There are destinations that look beautiful in photographs and then deliver something slightly less magical in person. And then there are places that actually exceed every expectation you arrived with. Exuma, Bahamas falls firmly into the second category. It is one of those rare destinations where the reality is better than the brochure, the water is genuinely that colour, and you find yourself talking about it for years afterwards.
The Bahamas consists of over 700 islands, and Exuma is one of just 30 that are inhabited. That relative quietness is precisely its appeal. This is not a resort-heavy, cruise-ship-crowded destination. It is unspoiled, authentic, and breathtakingly beautiful, with some of the most extraordinary wildlife encounters you can have anywhere in the Caribbean.
If it's not already on your radar, it should be. Here's everything you need to know.

The main entry point is Great Exuma Airport (IATA code: GGT), which receives direct flights from several US cities including Miami, Fort Lauderdale, Atlanta, and Charlotte, with airlines including American Airlines and JetBlue. Flights from the UK will typically connect through one of these hubs. Bahamasair also operates connections from Nassau if you're island-hopping through the Bahamas on a longer trip.

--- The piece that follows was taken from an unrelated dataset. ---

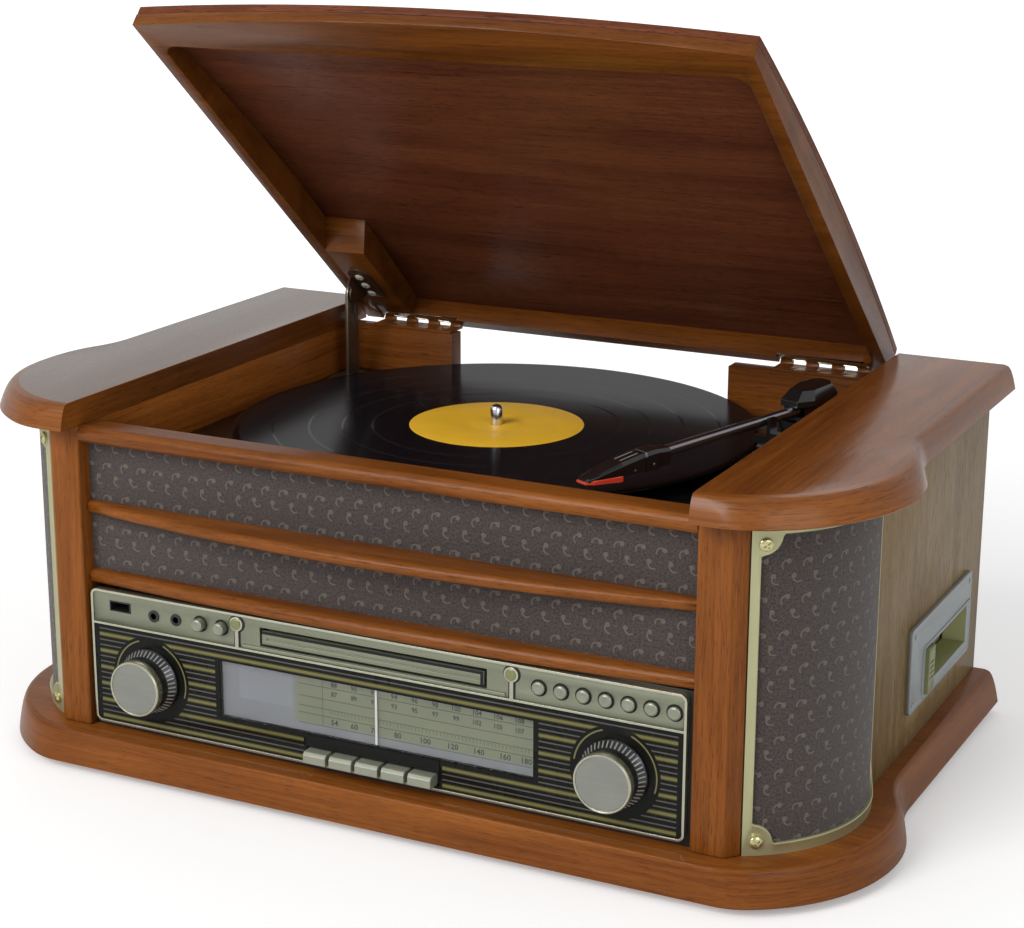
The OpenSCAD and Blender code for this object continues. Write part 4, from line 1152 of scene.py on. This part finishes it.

The airport is small and navigating it is refreshingly straightforward. Don't expect a large international terminal. Do expect a warm welcome and the immediate feeling that you've arrived somewhere genuinely special.
Rent a car. This is genuinely the best advice anyone can give you about Exuma, and it's worth repeating. Taxis on the island are available but expensive, and a rental car gives you the freedom to explore at your own pace, which is very much in the spirit of Exuma. The roads are quiet, traffic is minimal, and everything operates on two-lane roads with no motorways or complex junctions to navigate.
One important note: driving in the Bahamas is on the left, as in the UK. The roads do have potholes to watch out for, but if you take things at a sensible pace, it poses no difficulty whatsoever.
Rental cars are available at the airport and cost roughly $50-$80 per day. For a week's visit, having your own vehicle makes the difference between a good trip and a great one.
Grand Isle Resort is one of the most beautiful properties on the island and a natural base for exploring everything Exuma has to offer. Set on a stunning stretch of white sandy beach, the resort offers spacious two and three-bedroom villas rather than standard hotel rooms, making it particularly well-suited for groups or those who simply want more space and privacy.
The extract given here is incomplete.